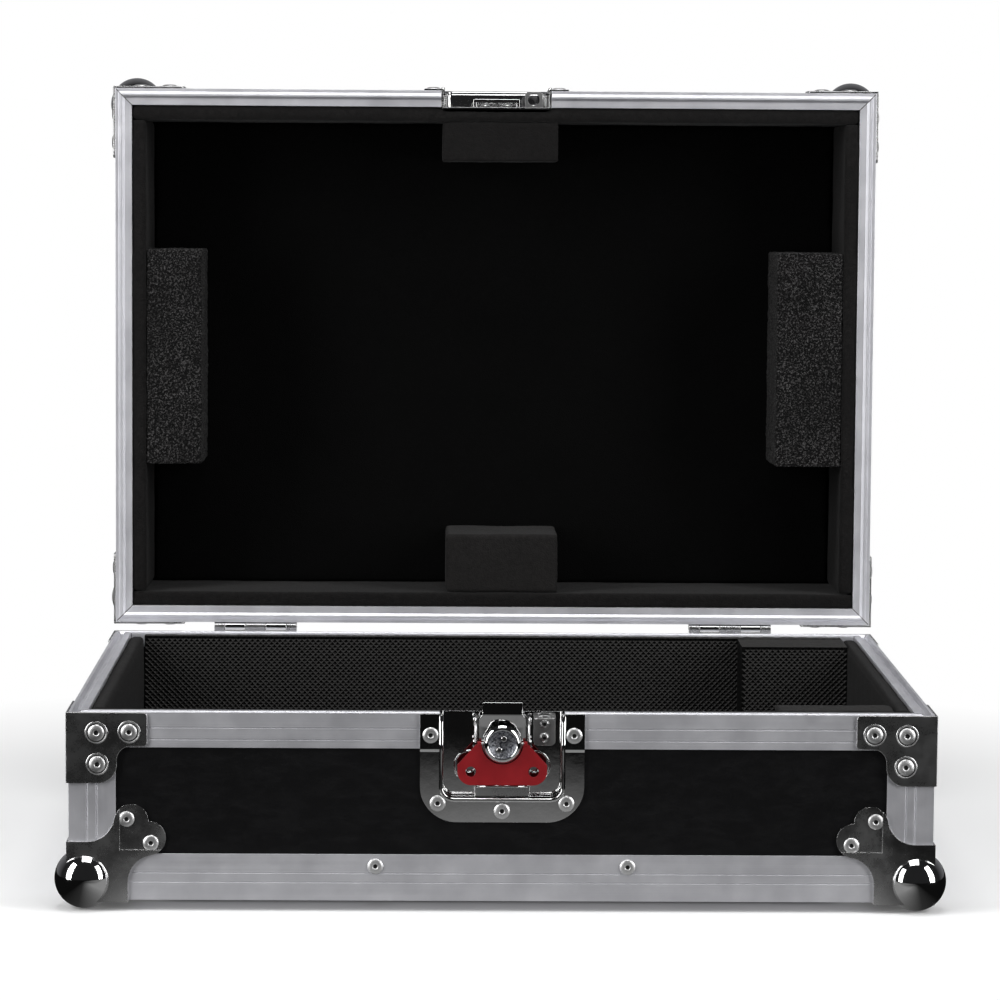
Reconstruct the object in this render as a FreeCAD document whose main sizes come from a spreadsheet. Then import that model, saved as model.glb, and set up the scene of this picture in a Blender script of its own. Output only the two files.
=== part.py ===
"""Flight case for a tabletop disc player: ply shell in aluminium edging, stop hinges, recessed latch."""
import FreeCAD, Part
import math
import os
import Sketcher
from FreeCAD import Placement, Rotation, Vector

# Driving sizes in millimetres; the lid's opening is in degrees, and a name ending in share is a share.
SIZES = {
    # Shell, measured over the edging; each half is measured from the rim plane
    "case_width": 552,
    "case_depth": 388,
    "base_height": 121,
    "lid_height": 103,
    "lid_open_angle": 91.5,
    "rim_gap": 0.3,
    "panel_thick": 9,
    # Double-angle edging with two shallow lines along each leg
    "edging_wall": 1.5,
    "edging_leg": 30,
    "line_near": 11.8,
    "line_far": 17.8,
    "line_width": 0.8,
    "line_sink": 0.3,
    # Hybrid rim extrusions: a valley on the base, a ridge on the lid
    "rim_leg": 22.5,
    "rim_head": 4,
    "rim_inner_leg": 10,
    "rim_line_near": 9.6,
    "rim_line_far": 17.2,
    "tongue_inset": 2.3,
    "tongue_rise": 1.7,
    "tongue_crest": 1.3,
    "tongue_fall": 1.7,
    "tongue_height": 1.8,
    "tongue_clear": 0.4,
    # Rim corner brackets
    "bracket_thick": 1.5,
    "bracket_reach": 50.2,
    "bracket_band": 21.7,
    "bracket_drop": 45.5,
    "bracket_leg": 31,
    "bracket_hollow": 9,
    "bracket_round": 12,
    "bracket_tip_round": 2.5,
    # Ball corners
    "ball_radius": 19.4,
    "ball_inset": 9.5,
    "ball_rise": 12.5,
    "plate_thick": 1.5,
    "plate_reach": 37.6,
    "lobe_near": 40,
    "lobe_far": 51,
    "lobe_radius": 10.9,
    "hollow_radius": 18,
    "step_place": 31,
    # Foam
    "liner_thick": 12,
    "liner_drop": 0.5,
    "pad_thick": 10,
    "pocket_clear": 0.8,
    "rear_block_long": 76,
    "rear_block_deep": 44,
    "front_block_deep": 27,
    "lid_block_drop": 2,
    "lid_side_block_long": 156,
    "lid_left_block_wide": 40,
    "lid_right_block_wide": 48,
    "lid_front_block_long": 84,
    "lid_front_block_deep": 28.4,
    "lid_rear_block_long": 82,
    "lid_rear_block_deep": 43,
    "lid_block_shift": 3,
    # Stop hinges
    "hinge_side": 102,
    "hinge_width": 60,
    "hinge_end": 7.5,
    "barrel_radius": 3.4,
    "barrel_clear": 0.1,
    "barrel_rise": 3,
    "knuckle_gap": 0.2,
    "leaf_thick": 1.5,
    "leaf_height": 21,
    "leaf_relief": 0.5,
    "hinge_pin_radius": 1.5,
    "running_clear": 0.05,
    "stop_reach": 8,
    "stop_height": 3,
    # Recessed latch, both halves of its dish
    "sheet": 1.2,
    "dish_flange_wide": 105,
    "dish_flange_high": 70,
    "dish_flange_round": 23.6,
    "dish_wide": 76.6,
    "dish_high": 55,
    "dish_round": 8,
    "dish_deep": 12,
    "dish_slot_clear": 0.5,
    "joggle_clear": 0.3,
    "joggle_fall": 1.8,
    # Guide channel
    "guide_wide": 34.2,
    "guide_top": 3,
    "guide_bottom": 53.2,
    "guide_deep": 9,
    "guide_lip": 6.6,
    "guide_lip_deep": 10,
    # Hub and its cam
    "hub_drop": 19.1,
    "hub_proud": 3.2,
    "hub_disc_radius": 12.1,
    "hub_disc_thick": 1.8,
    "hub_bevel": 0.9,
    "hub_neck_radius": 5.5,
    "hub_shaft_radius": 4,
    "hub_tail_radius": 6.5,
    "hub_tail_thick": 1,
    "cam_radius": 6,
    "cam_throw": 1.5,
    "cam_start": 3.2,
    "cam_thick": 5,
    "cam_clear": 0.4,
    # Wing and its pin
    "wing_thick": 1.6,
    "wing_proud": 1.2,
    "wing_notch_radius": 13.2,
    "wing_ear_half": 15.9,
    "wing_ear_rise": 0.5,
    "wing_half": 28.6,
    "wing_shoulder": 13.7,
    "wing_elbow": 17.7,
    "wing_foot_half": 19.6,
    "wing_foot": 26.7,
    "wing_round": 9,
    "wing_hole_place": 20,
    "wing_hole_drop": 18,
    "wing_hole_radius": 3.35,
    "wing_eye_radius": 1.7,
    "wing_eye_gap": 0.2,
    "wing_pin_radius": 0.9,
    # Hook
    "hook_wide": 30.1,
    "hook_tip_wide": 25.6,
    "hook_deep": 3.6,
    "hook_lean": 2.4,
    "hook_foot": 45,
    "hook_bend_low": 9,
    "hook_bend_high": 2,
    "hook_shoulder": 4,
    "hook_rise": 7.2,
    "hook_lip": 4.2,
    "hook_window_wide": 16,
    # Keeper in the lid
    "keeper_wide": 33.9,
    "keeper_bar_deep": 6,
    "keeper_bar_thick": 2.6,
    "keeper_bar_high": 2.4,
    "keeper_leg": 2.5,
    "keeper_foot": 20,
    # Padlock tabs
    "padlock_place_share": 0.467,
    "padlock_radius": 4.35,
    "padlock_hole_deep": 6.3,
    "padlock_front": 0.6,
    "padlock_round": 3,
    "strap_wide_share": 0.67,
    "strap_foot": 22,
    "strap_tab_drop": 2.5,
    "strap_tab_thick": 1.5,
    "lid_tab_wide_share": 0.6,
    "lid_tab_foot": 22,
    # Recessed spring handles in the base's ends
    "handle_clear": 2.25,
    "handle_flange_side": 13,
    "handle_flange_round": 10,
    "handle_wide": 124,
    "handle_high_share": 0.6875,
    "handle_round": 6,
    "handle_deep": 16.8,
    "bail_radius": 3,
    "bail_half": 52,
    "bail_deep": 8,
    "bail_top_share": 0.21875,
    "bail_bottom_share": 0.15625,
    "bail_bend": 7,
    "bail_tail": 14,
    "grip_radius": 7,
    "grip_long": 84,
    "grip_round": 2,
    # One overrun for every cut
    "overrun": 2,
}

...

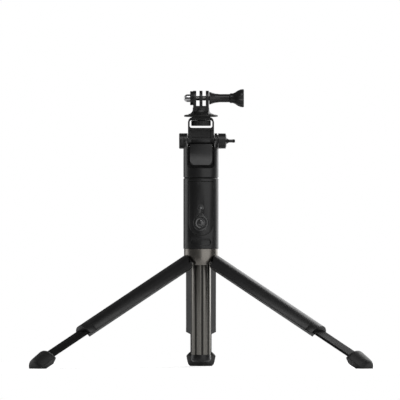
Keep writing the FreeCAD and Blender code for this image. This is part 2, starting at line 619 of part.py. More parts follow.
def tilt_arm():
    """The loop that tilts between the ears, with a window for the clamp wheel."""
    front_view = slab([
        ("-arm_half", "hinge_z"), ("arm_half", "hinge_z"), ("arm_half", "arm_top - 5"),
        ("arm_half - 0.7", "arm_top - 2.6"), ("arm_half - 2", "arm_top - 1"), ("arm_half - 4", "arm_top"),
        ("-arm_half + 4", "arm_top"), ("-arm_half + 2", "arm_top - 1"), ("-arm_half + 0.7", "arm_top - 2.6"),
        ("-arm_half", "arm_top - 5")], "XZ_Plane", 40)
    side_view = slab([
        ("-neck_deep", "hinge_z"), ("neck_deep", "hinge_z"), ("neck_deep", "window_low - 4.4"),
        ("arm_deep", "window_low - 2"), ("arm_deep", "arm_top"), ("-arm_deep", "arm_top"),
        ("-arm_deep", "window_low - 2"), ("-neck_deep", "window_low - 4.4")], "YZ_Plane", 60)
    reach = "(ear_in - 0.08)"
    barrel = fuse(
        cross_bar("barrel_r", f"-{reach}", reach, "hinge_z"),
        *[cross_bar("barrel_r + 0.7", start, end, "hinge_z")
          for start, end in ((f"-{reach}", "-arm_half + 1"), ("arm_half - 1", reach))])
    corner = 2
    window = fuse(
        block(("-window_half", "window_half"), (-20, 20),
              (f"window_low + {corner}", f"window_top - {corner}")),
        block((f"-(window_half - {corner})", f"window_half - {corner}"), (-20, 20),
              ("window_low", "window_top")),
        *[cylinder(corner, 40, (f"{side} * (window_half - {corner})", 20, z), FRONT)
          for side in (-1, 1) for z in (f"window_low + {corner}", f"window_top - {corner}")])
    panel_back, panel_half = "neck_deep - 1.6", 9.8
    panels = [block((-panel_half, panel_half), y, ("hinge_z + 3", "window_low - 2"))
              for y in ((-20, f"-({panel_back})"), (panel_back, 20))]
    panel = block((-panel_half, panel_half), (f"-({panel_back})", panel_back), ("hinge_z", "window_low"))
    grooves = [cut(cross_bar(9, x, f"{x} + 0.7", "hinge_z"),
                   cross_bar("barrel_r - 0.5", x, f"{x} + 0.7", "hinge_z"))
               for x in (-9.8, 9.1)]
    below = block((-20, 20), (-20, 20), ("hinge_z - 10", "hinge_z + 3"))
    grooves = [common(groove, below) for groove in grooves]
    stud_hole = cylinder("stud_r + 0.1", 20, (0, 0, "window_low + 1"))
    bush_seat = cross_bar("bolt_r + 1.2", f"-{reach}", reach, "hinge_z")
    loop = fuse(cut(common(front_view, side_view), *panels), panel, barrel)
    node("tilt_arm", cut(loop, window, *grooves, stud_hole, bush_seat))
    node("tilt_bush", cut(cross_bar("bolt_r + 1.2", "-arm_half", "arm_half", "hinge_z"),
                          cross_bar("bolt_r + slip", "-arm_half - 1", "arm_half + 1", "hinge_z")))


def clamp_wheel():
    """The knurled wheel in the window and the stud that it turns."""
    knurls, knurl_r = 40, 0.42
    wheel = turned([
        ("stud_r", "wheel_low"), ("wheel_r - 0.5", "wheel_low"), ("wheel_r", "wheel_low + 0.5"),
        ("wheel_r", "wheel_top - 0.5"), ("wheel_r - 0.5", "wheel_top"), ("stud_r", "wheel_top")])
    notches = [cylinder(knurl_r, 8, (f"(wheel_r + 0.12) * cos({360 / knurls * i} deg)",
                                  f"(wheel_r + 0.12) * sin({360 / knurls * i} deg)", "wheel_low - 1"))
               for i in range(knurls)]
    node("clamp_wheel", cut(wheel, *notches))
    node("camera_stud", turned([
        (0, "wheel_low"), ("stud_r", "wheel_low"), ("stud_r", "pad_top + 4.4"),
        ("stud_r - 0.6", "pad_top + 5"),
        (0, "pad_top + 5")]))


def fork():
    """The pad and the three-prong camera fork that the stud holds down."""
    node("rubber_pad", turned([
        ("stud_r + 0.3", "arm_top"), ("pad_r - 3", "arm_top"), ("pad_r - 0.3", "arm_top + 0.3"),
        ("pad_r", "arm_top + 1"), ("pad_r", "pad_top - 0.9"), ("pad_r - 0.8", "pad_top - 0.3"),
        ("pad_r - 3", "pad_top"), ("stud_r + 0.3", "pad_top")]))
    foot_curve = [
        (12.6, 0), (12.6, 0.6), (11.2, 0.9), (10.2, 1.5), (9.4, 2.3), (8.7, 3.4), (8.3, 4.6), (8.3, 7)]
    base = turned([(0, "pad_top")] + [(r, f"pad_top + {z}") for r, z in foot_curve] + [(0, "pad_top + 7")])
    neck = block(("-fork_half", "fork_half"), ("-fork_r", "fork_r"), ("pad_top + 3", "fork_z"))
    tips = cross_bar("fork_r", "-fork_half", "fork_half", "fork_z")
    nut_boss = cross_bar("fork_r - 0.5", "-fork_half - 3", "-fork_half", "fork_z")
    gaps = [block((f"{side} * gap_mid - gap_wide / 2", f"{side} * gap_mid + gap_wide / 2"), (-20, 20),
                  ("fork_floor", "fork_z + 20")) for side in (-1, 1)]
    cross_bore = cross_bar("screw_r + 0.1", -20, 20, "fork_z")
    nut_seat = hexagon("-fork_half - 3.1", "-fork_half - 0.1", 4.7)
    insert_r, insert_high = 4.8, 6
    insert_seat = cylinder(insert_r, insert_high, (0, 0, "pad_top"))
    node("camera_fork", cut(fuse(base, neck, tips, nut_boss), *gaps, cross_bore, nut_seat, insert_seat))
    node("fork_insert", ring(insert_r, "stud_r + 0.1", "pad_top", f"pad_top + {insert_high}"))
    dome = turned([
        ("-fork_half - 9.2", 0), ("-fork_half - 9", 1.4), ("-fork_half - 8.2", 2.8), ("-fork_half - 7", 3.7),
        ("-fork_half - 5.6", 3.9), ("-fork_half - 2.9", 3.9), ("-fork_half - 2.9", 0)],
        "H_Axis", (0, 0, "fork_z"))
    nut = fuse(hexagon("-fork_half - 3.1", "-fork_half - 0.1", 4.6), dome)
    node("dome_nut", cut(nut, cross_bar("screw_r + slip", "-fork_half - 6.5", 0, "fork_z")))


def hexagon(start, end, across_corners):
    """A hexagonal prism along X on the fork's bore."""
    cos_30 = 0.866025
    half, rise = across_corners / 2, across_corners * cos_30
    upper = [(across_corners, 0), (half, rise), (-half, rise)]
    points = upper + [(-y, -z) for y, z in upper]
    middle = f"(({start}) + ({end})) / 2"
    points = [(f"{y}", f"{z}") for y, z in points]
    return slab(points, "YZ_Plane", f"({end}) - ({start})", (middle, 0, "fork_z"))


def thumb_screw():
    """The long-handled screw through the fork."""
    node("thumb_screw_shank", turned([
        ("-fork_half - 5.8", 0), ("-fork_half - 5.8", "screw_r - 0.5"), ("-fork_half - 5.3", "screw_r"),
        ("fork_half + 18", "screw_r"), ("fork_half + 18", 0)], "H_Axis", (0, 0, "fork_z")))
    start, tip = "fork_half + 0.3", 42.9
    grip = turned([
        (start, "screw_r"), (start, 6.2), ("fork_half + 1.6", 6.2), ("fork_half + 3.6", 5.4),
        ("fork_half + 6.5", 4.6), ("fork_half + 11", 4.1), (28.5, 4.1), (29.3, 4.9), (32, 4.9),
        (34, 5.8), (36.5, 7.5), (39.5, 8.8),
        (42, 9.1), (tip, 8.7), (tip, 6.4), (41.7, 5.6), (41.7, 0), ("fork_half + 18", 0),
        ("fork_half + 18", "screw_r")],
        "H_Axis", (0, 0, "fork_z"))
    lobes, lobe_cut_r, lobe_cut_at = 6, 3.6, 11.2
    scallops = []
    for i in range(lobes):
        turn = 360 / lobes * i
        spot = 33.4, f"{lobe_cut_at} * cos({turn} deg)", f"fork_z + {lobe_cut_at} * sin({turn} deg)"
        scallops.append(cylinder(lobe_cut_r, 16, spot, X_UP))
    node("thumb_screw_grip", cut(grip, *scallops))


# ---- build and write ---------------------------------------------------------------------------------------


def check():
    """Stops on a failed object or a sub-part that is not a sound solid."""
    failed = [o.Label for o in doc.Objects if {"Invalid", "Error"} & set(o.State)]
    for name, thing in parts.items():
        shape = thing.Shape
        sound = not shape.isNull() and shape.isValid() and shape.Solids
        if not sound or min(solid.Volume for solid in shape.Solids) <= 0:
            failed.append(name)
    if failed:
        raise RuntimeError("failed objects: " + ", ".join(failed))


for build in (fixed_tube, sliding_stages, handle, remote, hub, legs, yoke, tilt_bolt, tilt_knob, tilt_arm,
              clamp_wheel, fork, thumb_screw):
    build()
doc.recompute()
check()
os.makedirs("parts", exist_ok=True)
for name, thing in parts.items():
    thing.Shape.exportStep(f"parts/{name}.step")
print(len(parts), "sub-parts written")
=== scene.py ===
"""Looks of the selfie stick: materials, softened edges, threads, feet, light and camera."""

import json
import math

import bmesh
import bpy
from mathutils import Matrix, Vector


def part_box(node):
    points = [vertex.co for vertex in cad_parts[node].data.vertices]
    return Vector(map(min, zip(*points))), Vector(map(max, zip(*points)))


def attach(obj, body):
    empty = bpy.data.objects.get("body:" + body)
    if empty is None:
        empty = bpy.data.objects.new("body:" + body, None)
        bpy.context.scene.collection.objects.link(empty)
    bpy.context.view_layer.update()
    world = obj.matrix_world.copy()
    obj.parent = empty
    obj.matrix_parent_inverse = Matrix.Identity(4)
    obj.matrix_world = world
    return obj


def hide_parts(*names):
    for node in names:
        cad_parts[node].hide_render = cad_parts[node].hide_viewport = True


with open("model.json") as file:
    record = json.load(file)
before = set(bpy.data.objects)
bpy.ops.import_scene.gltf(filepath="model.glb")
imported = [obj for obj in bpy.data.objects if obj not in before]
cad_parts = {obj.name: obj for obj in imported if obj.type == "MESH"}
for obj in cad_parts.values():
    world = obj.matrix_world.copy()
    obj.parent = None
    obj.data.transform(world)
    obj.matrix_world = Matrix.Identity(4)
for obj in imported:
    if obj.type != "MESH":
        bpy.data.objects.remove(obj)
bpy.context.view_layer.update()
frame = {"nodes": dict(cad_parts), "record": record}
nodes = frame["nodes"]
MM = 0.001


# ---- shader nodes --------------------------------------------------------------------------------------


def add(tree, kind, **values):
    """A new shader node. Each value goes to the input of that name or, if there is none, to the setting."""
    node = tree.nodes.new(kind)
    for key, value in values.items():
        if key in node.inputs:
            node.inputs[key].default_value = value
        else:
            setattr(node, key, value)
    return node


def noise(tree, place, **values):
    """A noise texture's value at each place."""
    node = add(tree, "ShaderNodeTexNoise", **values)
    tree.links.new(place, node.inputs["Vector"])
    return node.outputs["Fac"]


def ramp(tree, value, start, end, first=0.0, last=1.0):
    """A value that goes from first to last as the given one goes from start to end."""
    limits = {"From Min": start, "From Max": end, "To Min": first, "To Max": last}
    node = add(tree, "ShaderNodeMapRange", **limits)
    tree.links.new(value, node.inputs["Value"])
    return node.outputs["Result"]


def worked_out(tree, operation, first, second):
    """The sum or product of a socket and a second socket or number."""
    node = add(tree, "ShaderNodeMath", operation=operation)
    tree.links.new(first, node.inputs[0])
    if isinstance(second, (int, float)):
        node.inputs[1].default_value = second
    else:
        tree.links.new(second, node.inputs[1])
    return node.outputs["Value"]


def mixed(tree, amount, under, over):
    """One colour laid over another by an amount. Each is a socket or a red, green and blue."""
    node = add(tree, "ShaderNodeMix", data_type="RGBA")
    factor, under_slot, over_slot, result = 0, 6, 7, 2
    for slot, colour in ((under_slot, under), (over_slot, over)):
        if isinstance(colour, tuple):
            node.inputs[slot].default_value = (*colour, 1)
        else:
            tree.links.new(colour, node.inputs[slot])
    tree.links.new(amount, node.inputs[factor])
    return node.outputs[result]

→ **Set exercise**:
Using the data above, extract exactly the lines from the one that holds "for build in" to the one that holds "obj.matrix_parent_inverse = Matrix.Identity(4)", both ends included, and no others.

→ **Exercise solution**:
for build in (fixed_tube, sliding_stages, handle, remote, hub, legs, yoke, tilt_bolt, tilt_knob, tilt_arm,
              clamp_wheel, fork, thumb_screw):
    build()
doc.recompute()
check()
os.makedirs("parts", exist_ok=True)
for name, thing in parts.items():
    thing.Shape.exportStep(f"parts/{name}.step")
print(len(parts), "sub-parts written")
=== scene.py ===
"""Looks of the selfie stick: materials, softened edges, threads, feet, light and camera."""

import json
import math

import bmesh
import bpy
from mathutils import Matrix, Vector


def part_box(node):
    points = [vertex.co for vertex in cad_parts[node].data.vertices]
    return Vector(map(min, zip(*points))), Vector(map(max, zip(*points)))


def attach(obj, body):
    empty = bpy.data.objects.get("body:" + body)
    if empty is None:
        empty = bpy.data.objects.new("body:" + body, None)
        bpy.context.scene.collection.objects.link(empty)
    bpy.context.view_layer.update()
    world = obj.matrix_world.copy()
    obj.parent = empty
    obj.matrix_parent_inverse = Matrix.Identity(4)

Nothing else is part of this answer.